While the destruction of Kings Landing may have seemed out of character for the beloved Mother of Dragons, Daenerys really did not have any choice if she was to succeed in her mission to reclaim the Iron Throne and save the people of Westeros from certain death. Up to the point in which she arrives on the shore of Kings Landing, Daenerys has been no stranger to personal sacrifice and loss, particularly at the hands of the Lannisters. She fights on behalf of the people who live under extreme tyranny and oppression and sometimes the only way to overcome an obstacle is to remove it from ones’ path entirely. By burning Kings Landing to ash, Daenerys is clearing the path for a more just and equitable society to rise from the flames.

Throughout her journey, she has learned that there are times for mercy and for retribution. Her acts of mercy can be seen when she frees the army of Unsullied soldiers and lets them choose to serve her or live freely in peace.

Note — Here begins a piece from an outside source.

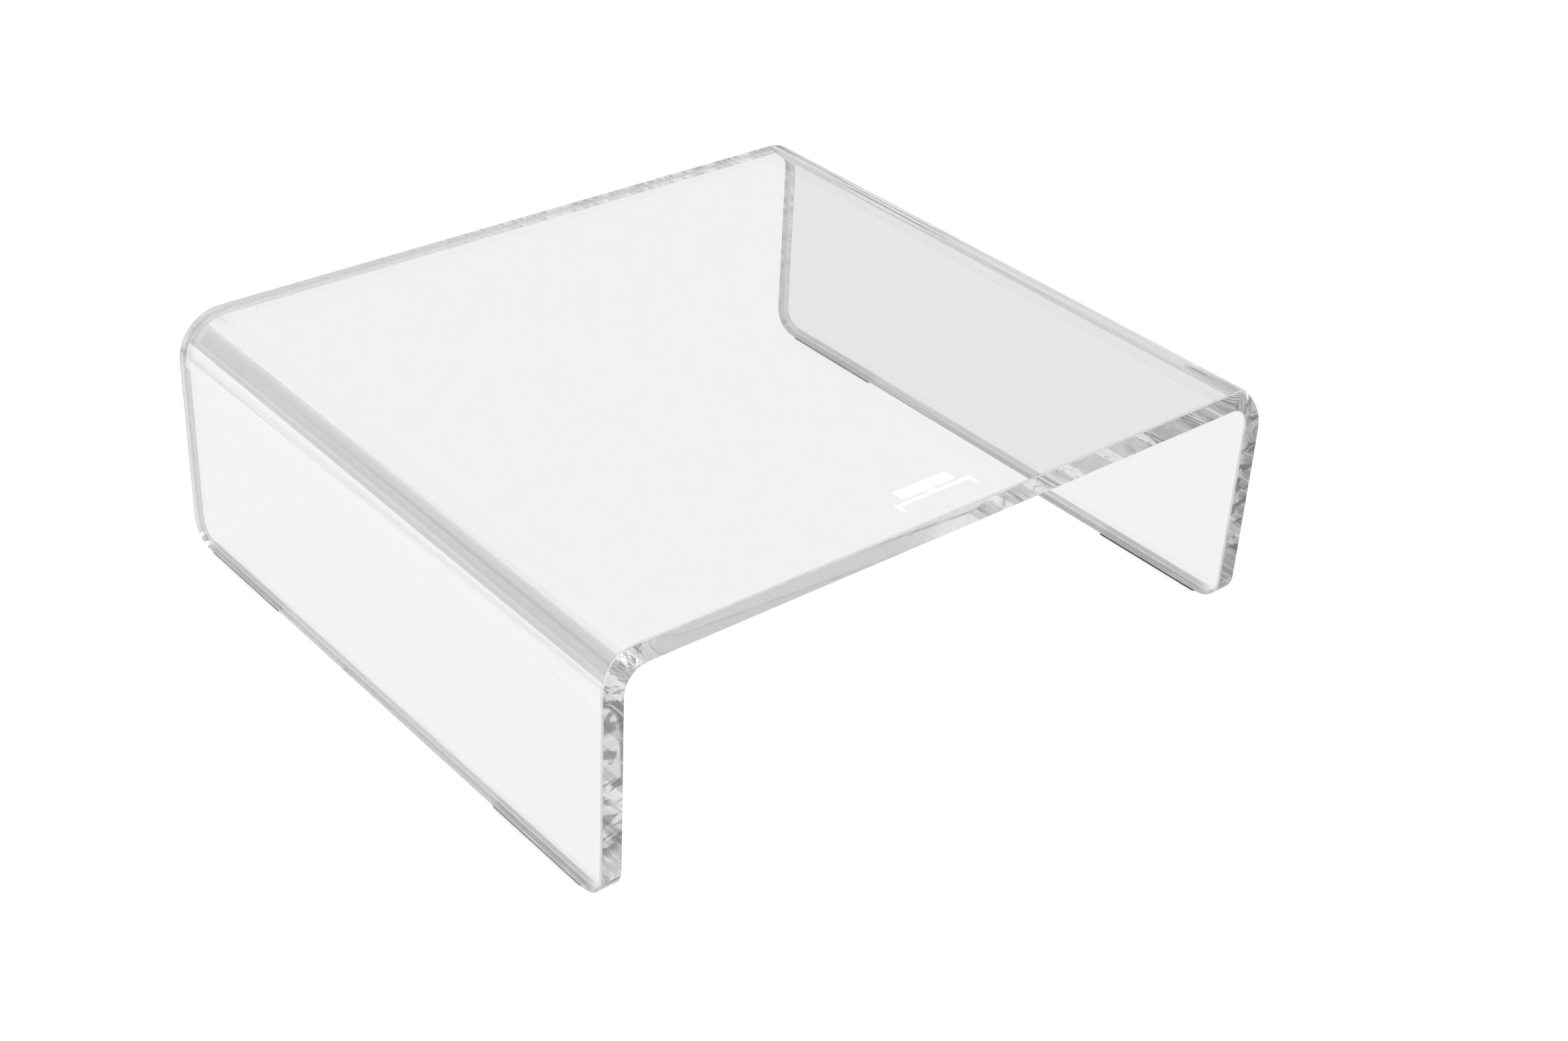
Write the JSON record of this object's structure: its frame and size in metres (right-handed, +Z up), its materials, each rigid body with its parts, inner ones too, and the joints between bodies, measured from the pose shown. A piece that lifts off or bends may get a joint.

Her acts of retribution are carried out when her attempts at peace are denied, as evidenced by her allowance of the citizens of Meereen to rise up and kill the Masters who formerly ruled the city (GoT).

With the aforementioned qualifications written by Thomas Aquinas, the stipulations discussed in the Book of Deuteronomy and the conversations detailed in “The Melian Dialogue,” the case for Daenerys Targaryen’s right to the Iron Throne of Westeros and her decision to destroy Kings Landing can be successfully argued and the controversial matter put to rest.